Why Rebalance Your Investment Portfolio:

  1. Risk Management: Rebalancing ensures that your portfolio's risk aligns with your risk tolerance. Neglecting rebalancing can result in an unintentionally aggressive or conservative portfolio, which may not meet your long-term goals.
  2. Return Optimization: By selling assets that have appreciated and buying those that are undervalued, you capitalize on market inefficiencies. This can potentially enhance your returns over time.
  3. Discipline and Emotional Control: Rebalancing encourages discipline in your investment strategy. It prevents you from chasing hot markets or panicking during market downturns, promoting a long-term perspective.

How to Rebalance Your Portfolio:

1.  Review Your Asset Allocation: Start by reviewing your target asset allocation. This is the mix of mutual funds, stocks, bonds, and other assets that align with your financial goals and risk tolerance.

2.  Assess Current Holdings: Evaluate your current portfolio to see how it deviates from your target allocation.
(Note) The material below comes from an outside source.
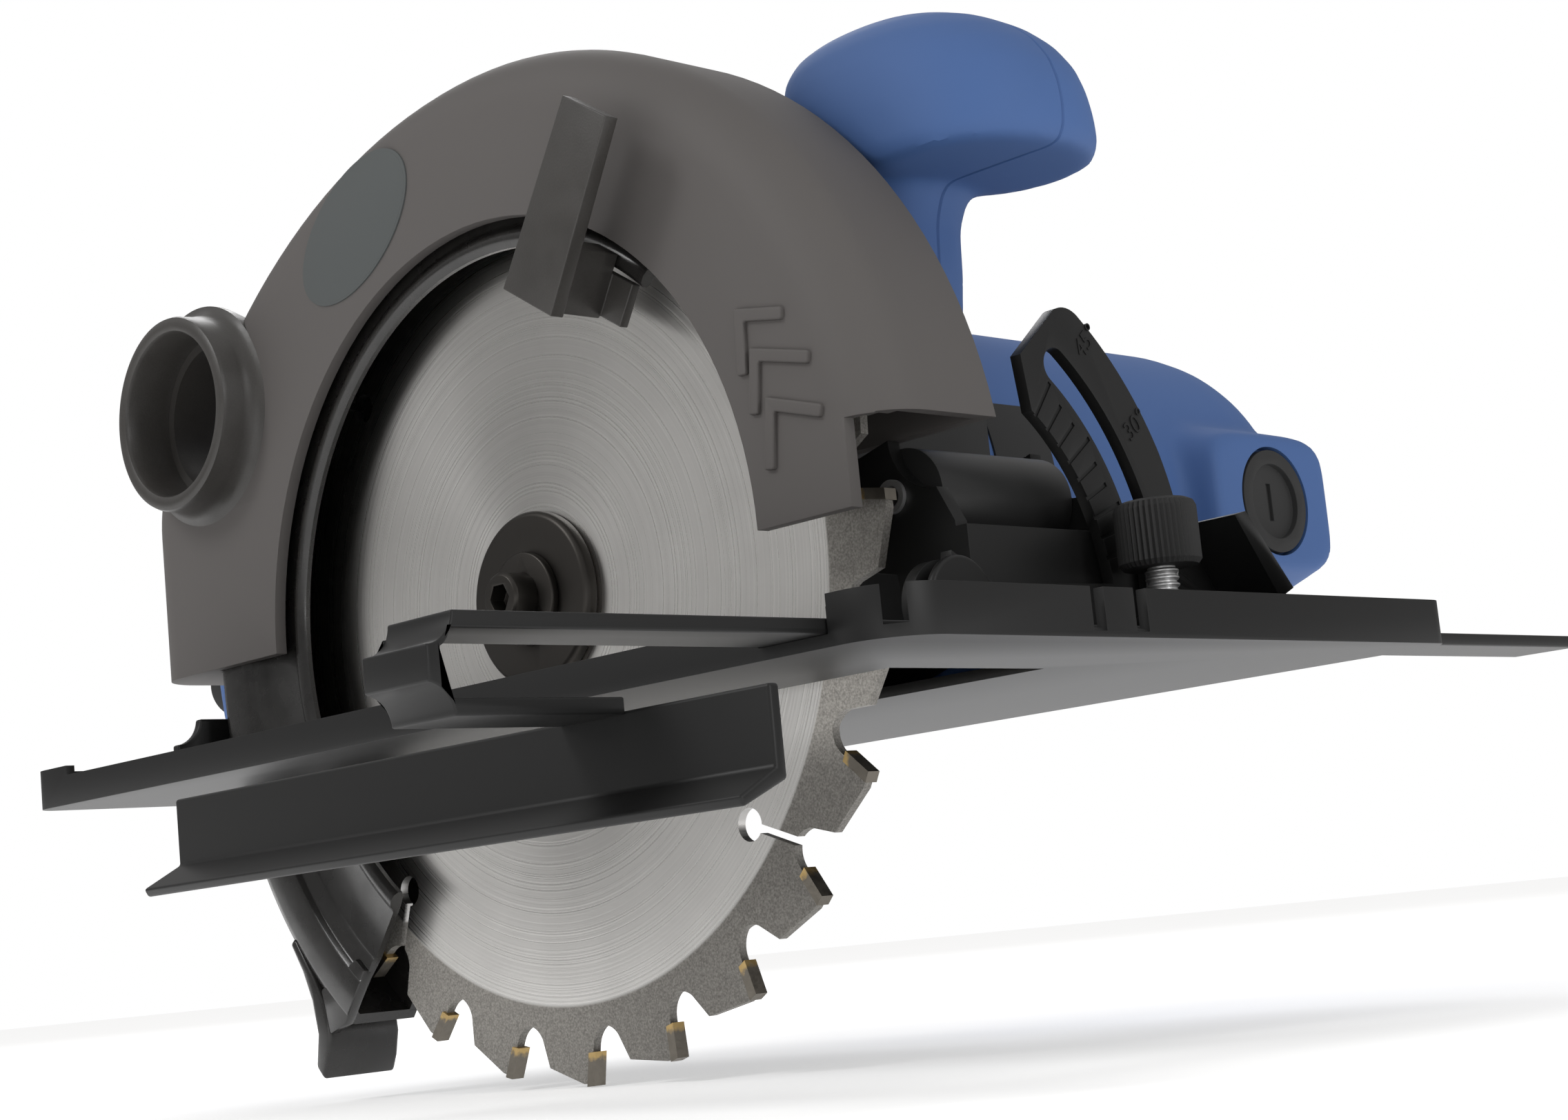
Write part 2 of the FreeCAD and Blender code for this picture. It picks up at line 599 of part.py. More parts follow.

Identify overperforming and underperforming asset classes.

3.  Consider Tax Implications: While rebalancing, it is crucial to consider exit load, short-term, and long-term capital gain taxation. Selling assets may trigger capital gains taxes, so a thoughtful approach is needed to minimize tax impact.

4.  Perform a Cost-Benefit Analysis: Before executing any rebalancing, conduct a proper cost-benefit analysis. Evaluate the potential costs, including transaction fees and taxes, against the expected benefits of rebalancing in terms of risk reduction and return optimization.

5.  Set a Rebalancing Strategy: Based on your analysis, decide how you'll rebalance. Will you sell overperforming assets, buy more underperforming assets, or a combination of both? Ensure you consider transaction costs and tax implications.

6.  Execute Rebalancing: Make the necessary trades or adjustments to bring your portfolio back in line with your target allocation.

7.  Regular Monitoring: Continue to monitor your portfolio regularly, and be prepared to rebalance when necessary. Life events, market conditions, or asset class performance can trigger the need for adjustments.

The Role of a Wealth Manager:

Having a Wealth Manager can greatly simplify and enhance the portfolio rebalancing process. Wealth Managers are financial professionals who specialize in managing and optimizing your investments. They can:

  • Monitor Your Portfolio: A Wealth Manager constantly monitors your investments and market conditions, keeping an eye on opportunities and risks.
  • Implement Rebalancing Strategies: When it's time to rebalance, a Wealth Manager can efficiently execute the necessary trades and adjustments on your behalf.
  • Provide Expert Guidance: Wealth Managers offer expert advice and guidance tailored to your financial goals and risk tolerance.
  • Customize Your Strategy: They work with you to develop a personalized investment strategy that aligns with your unique objectives.

In conclusion, rebalancing your investment portfolio is a crucial aspect of maintaining your financial well-being. The timing of your rebalancing should align with your financial goals, risk tolerance, and the specifics of your portfolio. Whether you choose a time-based or threshold-based approach, the key is to stay disciplined, keep your portfolio in line with your objectives, and make adjustments as needed to achieve your long-term financial goals. Having a Wealth Manager by your side can significantly streamline this process, ensuring that your investments are always working toward your financial success. Remember, a well-balanced portfolio is your compass on the journey to financial success.